- _Direction_:
Write the material out again exactly.

- _Records_:
::::::::::

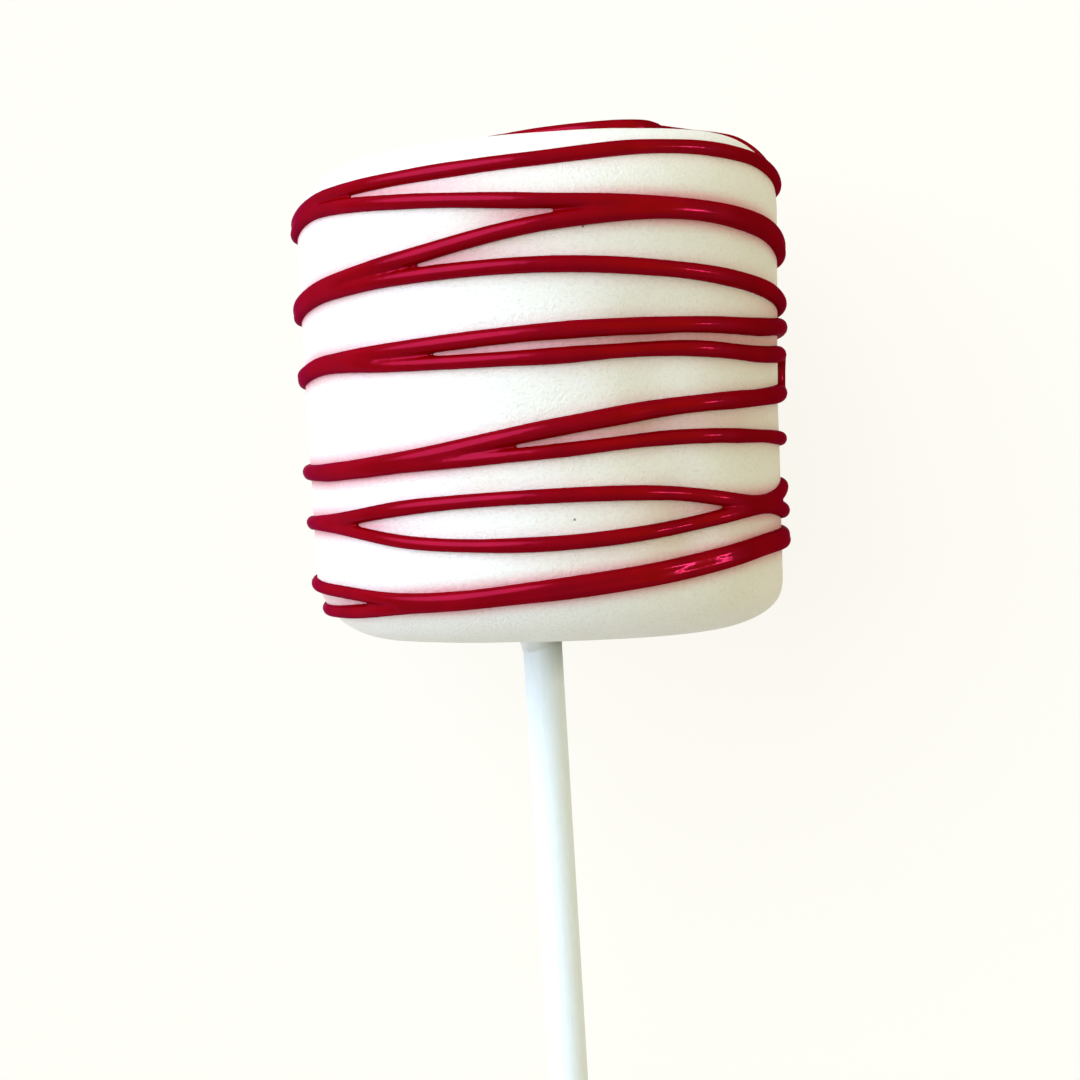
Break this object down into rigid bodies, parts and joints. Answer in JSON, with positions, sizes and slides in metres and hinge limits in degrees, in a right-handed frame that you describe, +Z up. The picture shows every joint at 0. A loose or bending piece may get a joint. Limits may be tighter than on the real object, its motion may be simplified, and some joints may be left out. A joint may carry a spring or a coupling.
{
  "type": "dipped marshmallow pop",
  "caption": "Large marshmallow in white candy coating, wound with a red candy drizzle, on a plain paper stick. It lies on its side, decorated side up.",
  "frame": {"origin": "middle of the small rest flat under the marshmallow, on the surface that the pop lies on", "axes": "+Y along the stick from its free end to the marshmallow's top; +X to the right seen from above; +Z up"},
  "size_m": [0.0507, 0.1682, 0.0486],
  "materials": {
    "candy_coating": "satin, off-white candy coating with a fine grain, wound with a glossy deep crimson candy drizzle",
    "red_drizzle": "glossy deep crimson candy",
    "stick_paper": "matt white rolled paper"
  },
  "bodies": {
    "root": {"coated_marshmallow": "candy_coating", "stick": "stick_paper"}
  },
  "joints": []
}
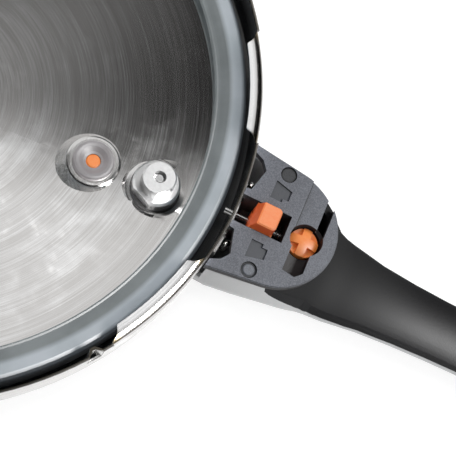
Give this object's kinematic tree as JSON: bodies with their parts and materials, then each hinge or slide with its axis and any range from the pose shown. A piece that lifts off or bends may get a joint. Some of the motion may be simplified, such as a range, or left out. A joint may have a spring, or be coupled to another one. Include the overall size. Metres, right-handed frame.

::::::::::

- _Output for this exercise_:
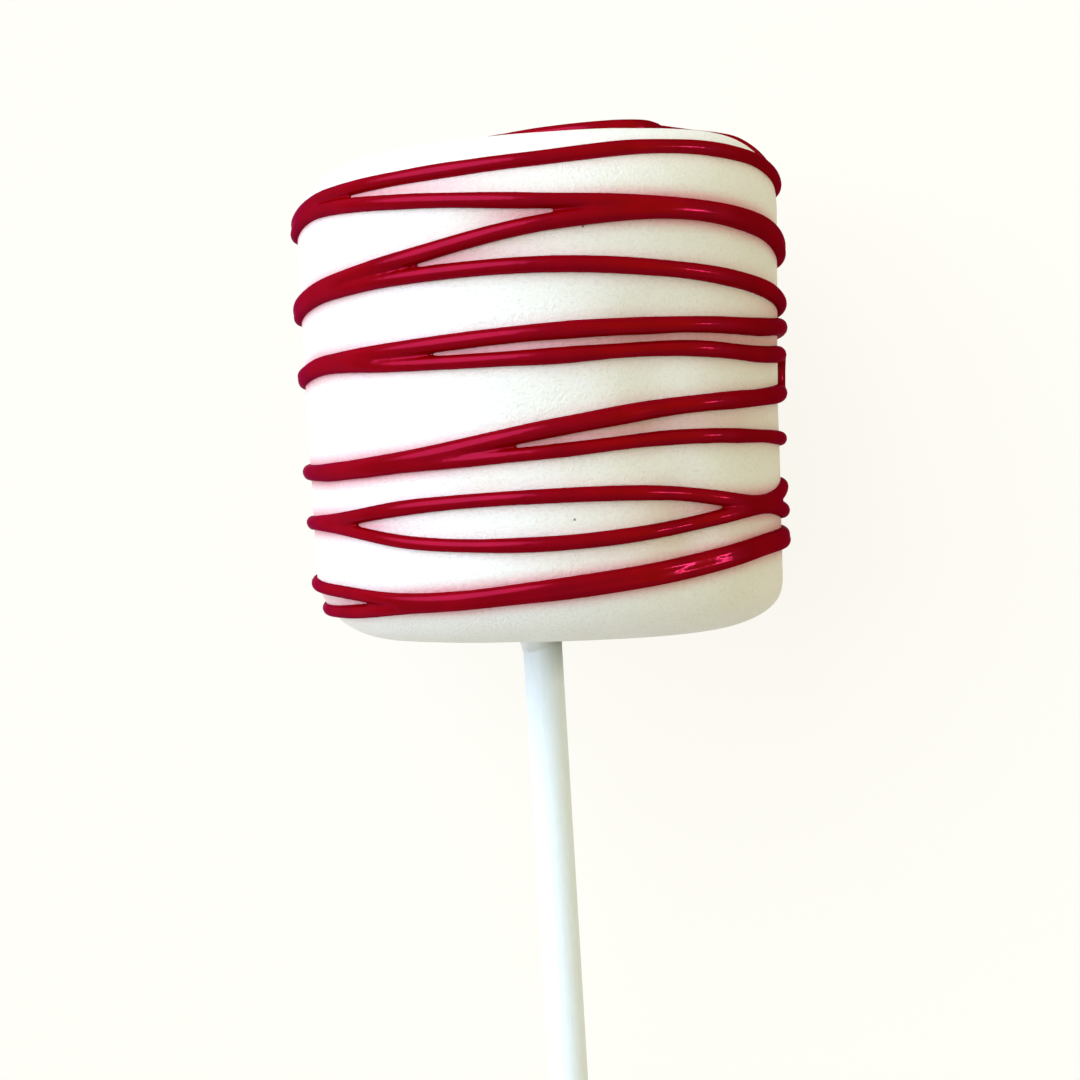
Break this object down into rigid bodies, parts and joints. Answer in JSON, with positions, sizes and slides in metres and hinge limits in degrees, in a right-handed frame that you describe, +Z up. The picture shows every joint at 0. A loose or bending piece may get a joint. Limits may be tighter than on the real object, its motion may be simplified, and some joints may be left out. A joint may carry a spring or a coupling.
{
  "type": "dipped marshmallow pop",
  "caption": "Large marshmallow in white candy coating, wound with a red candy drizzle, on a plain paper stick. It lies on its side, decorated side up.",
  "frame": {"origin": "middle of the small rest flat under the marshmallow, on the surface that the pop lies on", "axes": "+Y along the stick from its free end to the marshmallow's top; +X to the right seen from above; +Z up"},
  "size_m": [0.0507, 0.1682, 0.0486],
  "materials": {
    "candy_coating": "satin, off-white candy coating with a fine grain, wound with a glossy deep crimson candy drizzle",
    "red_drizzle": "glossy deep crimson candy",
    "stick_paper": "matt white rolled paper"
  },
  "bodies": {
    "root": {"coated_marshmallow": "candy_coating", "stick": "stick_paper"}
  },
  "joints": []
}
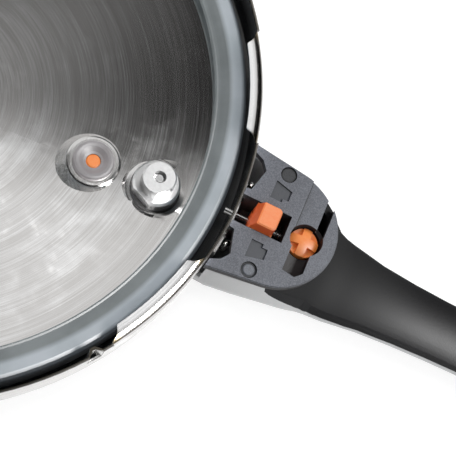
Give this object's kinematic tree as JSON: bodies with their parts and materials, then each hinge or slide with its axis and any range from the pose shown. A piece that lifts off or bends may get a joint. Some of the motion may be simplified, such as a range, or left out. A joint may have a spring, or be coupled to another one. Include the overall size. Metres, right-handed frame.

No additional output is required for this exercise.